In Part I, foundation information about Chronic Fatigue Syndrome (CFS) was introduced. In this column I will share more information about the athletes I interviewed, factors that contributed to each of them getting CFS, factors that contributed to the recovery process and summary tips to minimize your chances of getting CFS.
While there were many common threads in these stories, no two stories for getting CFS or for overcoming the disease were the same. Click on each athlete's initials for a more complete back story.
R.C. was the oldest of the athletes I interviewed and had the deepest history of dealing with CFS.
In September of his sophomore year of college, R.C. got sick. The first problem he found was through a blood test that determined his liver enzymes were out of tolerance. This was followed a month later by chicken pox and then mononucleosis. He didn't return to school or start racing again until the following spring.
In the winter of his junior year he was selected to the U.S. Olympic Training Center resident collegiate program. The summer between his junior and senior year he raced a lot and was flying on the bike. He was selected for the 1980 Olympic Long Team; however, that was the year the U.S. did not send a team to the Games.
The spring of the following year he was back home, going to school and riding fantastically with hopes of being on the national team. At the same time, however, he began to feel like something was wrong.
"School pressures, relationship stress, worry and performance anxiety did me in," he said. "I started feeling really bad. But oddly, I could still ride well. It wasn't until I felt terrible that I quit riding."
A doctor misdiagnosed him with blood pressure problems. He worked for an entire year to rest and get healthy again. A full eight years after his freshman year of college, he was flying on the bike again; but he started to feel that old sickness creep back.
He said, "I felt the way you feel when you're just about to get the flu or a cold. No energy, weak, tired and just sick. But the feeling lingers and just won't go away...for weeks and weeks on end."
After a battery of tests from a general practitioner, he was finally diagnosed with Chronic Fatigue Syndrome. The doctor put him on an antiviral medication, Zovorix. He began to feel better, but it would be two years before he felt good on the bike again.
He rode consistently well for seven years, then began to feel unstable again. He returned to taking Zovorix, but this time there were no positive results.
Another four years of struggling to get healthy produced limited results. After extensive testing to eliminate a battery of illnesses, he was diagnosed with CFS for a second time. An immunologist suggested he work to rebuild his immune system with healthy foods and acupuncture.
It took two years for him to get healthy again.
In reflection, he commented that when outside stresses began to pile up, he didn't change his riding. He didn't reduce intensity or volume and that was a mistake. Relationship issues were major stressors for him; however, because he was riding well, he didn't feel like he needed to change anything about the bike.
Additionally, he is now aware of how riding the bike in extremely windy, wet and cold conditions further stresses his body. In the past, no weather condition would keep him off the bike. Now he knows staying off the bike on some days will keep him healthy for the long haul.
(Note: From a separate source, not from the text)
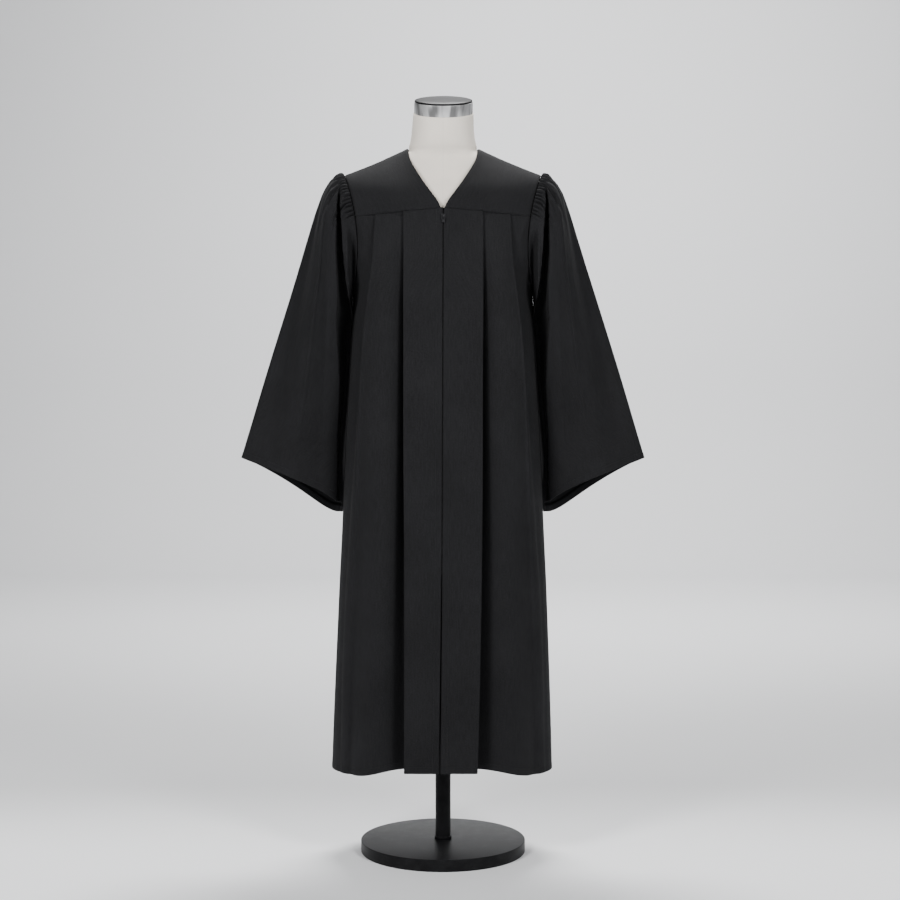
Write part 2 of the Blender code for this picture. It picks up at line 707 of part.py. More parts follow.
def arch_mesh(place):
    """The slider's bail: a strip turned half round over the pull's bar, sunk into the plate's face."""
    mesh = bpy.data.meshes.new("arch_helper")
    shape = bmesh.new()
    half = ARCH_WIDTH / 2
    top = ARCH_SPAN / 2
    low = top - ARCH_STRIP
    places = ((-half, 0, low), (half, 0, low), (half, 0, top), (-half, 0, top))
    corners = [shape.verts.new(corner) for corner in places]
    edges = [shape.edges.new((corners[k], corners[(k + 1) % 4])) for k in range(4)]
    bmesh.ops.spin(shape, geom=edges, axis=(1, 0, 0), angle=math.pi, steps=ARCH_STEPS, cent=(0, 0, 0))
    bmesh.ops.holes_fill(shape, edges=shape.edges, sides=4)
    bmesh.ops.recalc_face_normals(shape, faces=shape.faces)
    sunk = (place[0], place[1] + JOIN_DEPTH, place[2])
    bmesh.ops.translate(shape, vec=sunk, verts=shape.verts)
    shape.to_mesh(mesh)
    shape.free()
    return mesh


def add_zip(parts, cutters):
    add_cloth("zip_tape_left", tape_rows(left=True), parts, wall=TAPE_WALL, look=ZIP_LOOK)
    add_cloth("zip_tape_right", tape_rows(left=False), parts, wall=TAPE_WALL, look=ZIP_LOOK)
    row = between(SECTIONS, "z", SLIDER_Z * 1000)
    x = row.zip / 1000
    low = between(SECTIONS, "z", (SLIDER_Z - SLIDER[2] / 2) * 1000)
    face = low.front / 1000 - WALL / 2 - 2 * SEAM
    plate_y = face - SLIDER[1] / 2
    slider = add_object("zip_slider", box_mesh("zip_slider", SLIDER, (x, plate_y, SLIDER_Z)), ZIP_LOOK, parts)
    front = face - SLIDER[1]
    arch = helper(arch_mesh((x, front, SLIDER_Z)), cutters)
    fin = helper(box_mesh("fin_helper", FIN, (x, face + JOIN_DEPTH / 2, SLIDER_Z)), cutters)
    join_into(slider, [arch, fin])

    axis = (x, front - PULL_AXIS_AHEAD, SLIDER_Z)
    drop = PULL_WINDOW + PULL_BAR
    bar = box_mesh("zip_pull", (PULL_WIDTH, PULL_BAR, PULL_BAR), (0, 0, 0))
    pull = add_object("zip_pull", bar, ZIP_LOOK, parts)
    added = []
    for side in (-1, 1):
        centre = (side * (PULL_WIDTH - PULL_RAIL) / 2, 0, PULL_BAR / 2 - drop / 2)
        added.append(helper(box_mesh("rail_helper", (PULL_RAIL, PULL_BAR, drop), centre), cutters))
    tab_size = (PULL_WIDTH * 0.86, PULL_BAR * 0.94, PULL_TAB)
    tab_centre = (0, 0, -PULL_WINDOW - PULL_TAB / 2 + JOIN_DEPTH)
    added.append(helper(box_mesh("tab_helper", tab_size, tab_centre), cutters))
    join_into(pull, added)
    for piece in [pull] + added:
        piece.location = axis


def main():
    for old in list(bpy.data.objects):
        bpy.data.objects.remove(old, do_unlink=True)
    parts = bpy.data.collections.new("Graduation gown on a dress form")
    cutters = bpy.data.collections.new("Helpers")
    bpy.context.scene.collection.children.link(parts)
    bpy.context.scene.collection.children.link(cutters)

    add_stand(parts)
    add_form(parts)
    add_neck_fittings(parts)

    add_cloth("yoke_front_right", front_yoke_rows(), parts)
    add_cloth("yoke_front_left", mirrored(front_yoke_rows()), parts)
    add_cloth("yoke_back", back_yoke_rows(), parts)
    add_cloth("front_right", front_rows(left=False), parts)
    add_cloth("front_left", front_rows(left=True), parts)
    add_cloth("back", back_rows(), parts)
    add_cloth("sleeve_right", sleeve_rows(), parts, closed=True)
    add_cloth("sleeve_left", mirrored(sleeve_rows()), parts, closed=True)
    add_zip(parts, cutters)


main()
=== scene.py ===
"""The looks of a graduation gown on a limbless dress form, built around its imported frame.

Metres, +Z up, the gown's front faces -Y. The cloth pieces are thin shells over the frame's own sections,
with deeper front pleats, finer folds, gathers and sewing.
"""

import math
from collections import namedtuple

import bmesh
import bpy
import numpy as np
from bpy.props import FloatProperty, FloatVectorProperty, PointerProperty
from mathutils import Matrix, Vector


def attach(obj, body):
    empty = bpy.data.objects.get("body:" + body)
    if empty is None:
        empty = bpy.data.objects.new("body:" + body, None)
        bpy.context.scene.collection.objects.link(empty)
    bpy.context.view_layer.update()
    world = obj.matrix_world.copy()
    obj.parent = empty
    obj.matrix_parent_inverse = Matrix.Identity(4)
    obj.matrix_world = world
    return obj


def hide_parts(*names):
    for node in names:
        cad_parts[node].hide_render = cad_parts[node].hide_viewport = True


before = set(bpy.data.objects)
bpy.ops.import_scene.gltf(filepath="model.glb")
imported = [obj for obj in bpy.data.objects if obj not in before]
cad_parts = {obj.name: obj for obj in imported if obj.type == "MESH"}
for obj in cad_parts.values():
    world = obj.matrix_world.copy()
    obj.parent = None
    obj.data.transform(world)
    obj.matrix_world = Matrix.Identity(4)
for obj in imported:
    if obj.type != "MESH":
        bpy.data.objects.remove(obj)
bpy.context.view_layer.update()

bl_info = {
    "name": "Graduation gown on a dress form",
    "version": (1, 0, 0),
    "blender": (4, 5, 0),
    "location": "View3D > Sidebar > Gown",
    "description": "Builds the gown's cloth, zip and sewing, its dress form and a studio around them",
    "category": "Object",
}

BODY = "gown_and_form"
PULL_BODY = "zip_pull"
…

The similarities between H.A. and R.C. include going to college in a tough study program and also being a very gifted cyclist. She was invited to be a resident at the Olympic Training Center (OTC). While at the OTC, she got pneumonia. Unfortunately, she was misdiagnosed and continued to train at a high level for two weeks—digging a deeper hole—before a proper diagnosis was given.
After treating the pneumonia, she tried for the next eight months to train, but she was just tired all the time. She described the same tired and low-level sickness feeling that R.C. described.
After contracting pneumonia again, she started napping, and napping turned into sleeping some 18 to 20 hours per day, literally. She didn't remember what it felt like to not feel tired.